When I was in high school I learned in biology that a human being is made up of cells and in chemistry that the basic building blocks of matter are atoms (which then make up molecules). But these two views seemed contradictory and somehow I was missing the link between them. Then I took a course in molecular biology and finally, upon studying the cell, I found out that cells are made up of molecules and thus atoms, and the connection between the two was made and these different views of the world were reunited. In the same way, I am now trying to relate the physical existence of the brain, which is that of molecules, chemical reactions and electrical currents, to the more esoteric, but nonetheless real existence which is the consciousness and the ability to form thoughts.

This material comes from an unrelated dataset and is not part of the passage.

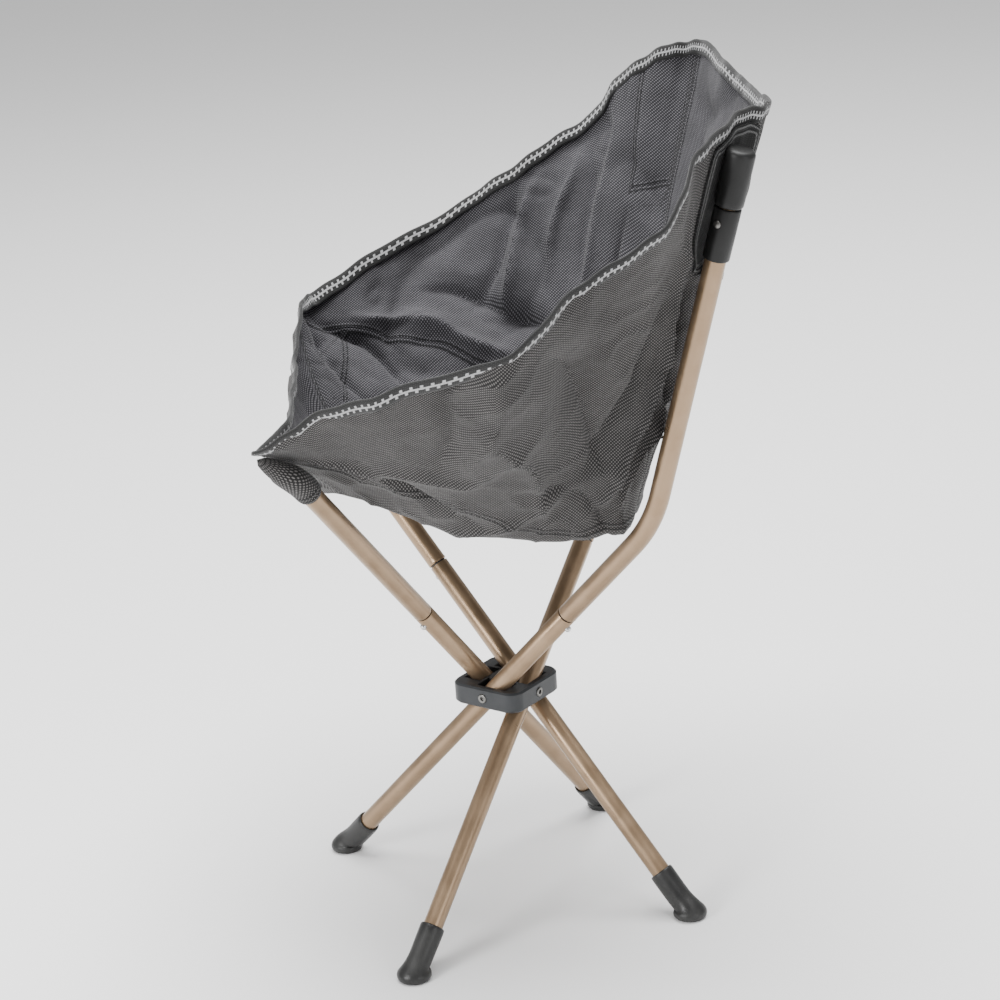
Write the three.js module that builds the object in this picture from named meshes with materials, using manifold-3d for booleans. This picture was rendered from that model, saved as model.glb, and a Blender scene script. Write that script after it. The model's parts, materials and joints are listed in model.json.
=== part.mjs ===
// Folding sling chair: four tubes crossed through a square hub, with a hung fabric bucket seat.
// Millimetres, +Z up, front of the seat towards -Y, the sitter's left towards +X.
import * as THREE from "three";
import Module from "manifold-3d";
import { mergeVertices } from "three/addons/utils/BufferGeometryUtils.js";

const wasm = await Module();
wasm.setup();

// Frame of the whole part
const frameShiftY = -22.43;  // puts the middle of the bounding box on the Z axis
const seatTurn = 5;          // degrees between the seat and the diagonals of the hub

// Hub and pivots
const pivotHeight = 229;
const hubHalf = 42;
const hubCorner = 15;
const hubThick = 22;
const hubBevel = 2;
const tubeOffset = 24.6;     // hub centre to the plane of each tube
const slotHalf = 10.35;
const slotNear = 10.3;
const slotMiddle = 14.2;
const slotFar = 24.8;

// Tubes
const tubeRadius = 10;
const tubeWall = 1.2;
const tubeSides = 16;
const spigotRadius = 8.5;
const spigotLength = 38;
const spliceGap = 0.6;
const frontLean = 41.3;      // degrees from vertical
const rearLean = 44;
const rearPostLean = 17;     // above the bend
const rearBendAt = 298;      // pivot to the middle of the bend
const rearBendTrim = 34;     // length of tube either side taken up by the bend
const frontTip = 400;        // pivot to the end of a front tube
const rearPostLength = 381;  // bend to the end of the post

// End fitting of a rear post: a fixed ferrule below a cap that turns
const ferruleFrom = rearPostLength - 101;
const ferruleTo = rearPostLength - 50;
const capTo = rearPostLength + 5;
const ferruleScrewRise = 36; // lower end of the ferrule to its screw

// Small parts
const buttonRadius = 3.2;
const buttonDrop = 11.5;     // below the splice
const screwRadius = 3;
const screwHeadRadius = 5;
const screwHeadLength = 5;
const clearance = 0.3;

// Feet
const footOuter = 12.6;
const footSleeve = 48;
const footBase = 17.5;       // radius of the lip at the ground
const footBaseHeight = 9;
const footRise = 6.5;        // ground to the point where a leg's nominal length ends
const footStart = -2.5;      // that point to the middle of the base along the leg

// Sling
const slingThick = 2;
const pocketLength = 30;     // of the front pocket over the tube
const bindingWidth = 13;
const bindingThick = 4.4;

const legs = {
  front_left: { turn: -45, lean: frontLean, splice: 147, rear: false },
  front_right: { turn: -135, lean: frontLean, splice: 147, rear: false },
  rear_left: { turn: 45, lean: rearLean, splice: 145, rear: true },
  rear_right: { turn: 135, lean: rearLean, splice: 173, rear: true },
};

const looks = {
  tube: [0xb89f84, 0.38, 0.75],
  hub: [0x33363a, 0.5, 0],
  steel: [0xc4c6c8, 0.28, 1],
  rubber: [0x303031, 0.8, 0],
  plastic: [0x1b1b1c, 0.45, 0],
  fabric: [0x514f53, 0.9, 0],
  patch: [0x191919, 0.85, 0],
  binding: [0x1d1d1e, 0.85, 0],
};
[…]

Somehow, I feel like the consciousness is to the brain what virtual particles are to a proton in physics. But at the same time, I have a hard time believing that this reasoning can go beyond the level of a metaphor since there's no Uncertainty Principle for objects as big as a brain (hell, even a cell is too big to fit in the Uncertainty Principle) and therefore that excludes the possibility of a virtual particle for the brain. And even if it were possible, the only resemblance between a virtual particle and a conscience is their lack of material existence and nothing more (though, now that I think about it, some virtual particles have mass so even that doesn't hold true).

On the other hand, the exchange of virtual particles makes up a force and therefore has the power to pull particles together. So maybe consciousness is an exchange. One of my chemistry teachers once told me that energy was represented by movement (as abstract as that may seem...and anyway I was never fully satisfied with that explanation) and I always thought that the formation of thoughts was actually a connection that was made between two neurons. However, how those connections are formed I have no clue. You could say that they are influenced by our outside surroundings and the signals that we collect through our senses, but then could you say that the only difference between an ordinary person like myself and Einstein is our experiences? Somehow I find that doubtful since there was nothing extraordinary about the life Einstein lead. Then can we say that some people are predestined to be geniuses? Is it in our DNA? But then how is that expressed in our phenotype? Because DNA is useless unless it's expressed in some sort of physical form, be it a protein or an eye color. So then how is the DNA of a genius expressed? Does he have a bigger brain or more neuron connections?

I can't give any definitive conclusions on this topic since all I can do is come up with hypotheses. However, this is what I find so fascinating about the human brain. We can see it, we can touch it, we can cut it up in pieces, we can put it under a microscope, but even with all that, we still know less about it than about subatomic particles which can only be studied through collisions in a cyclotron and through an analysis of electromagnetic traces on a sheet.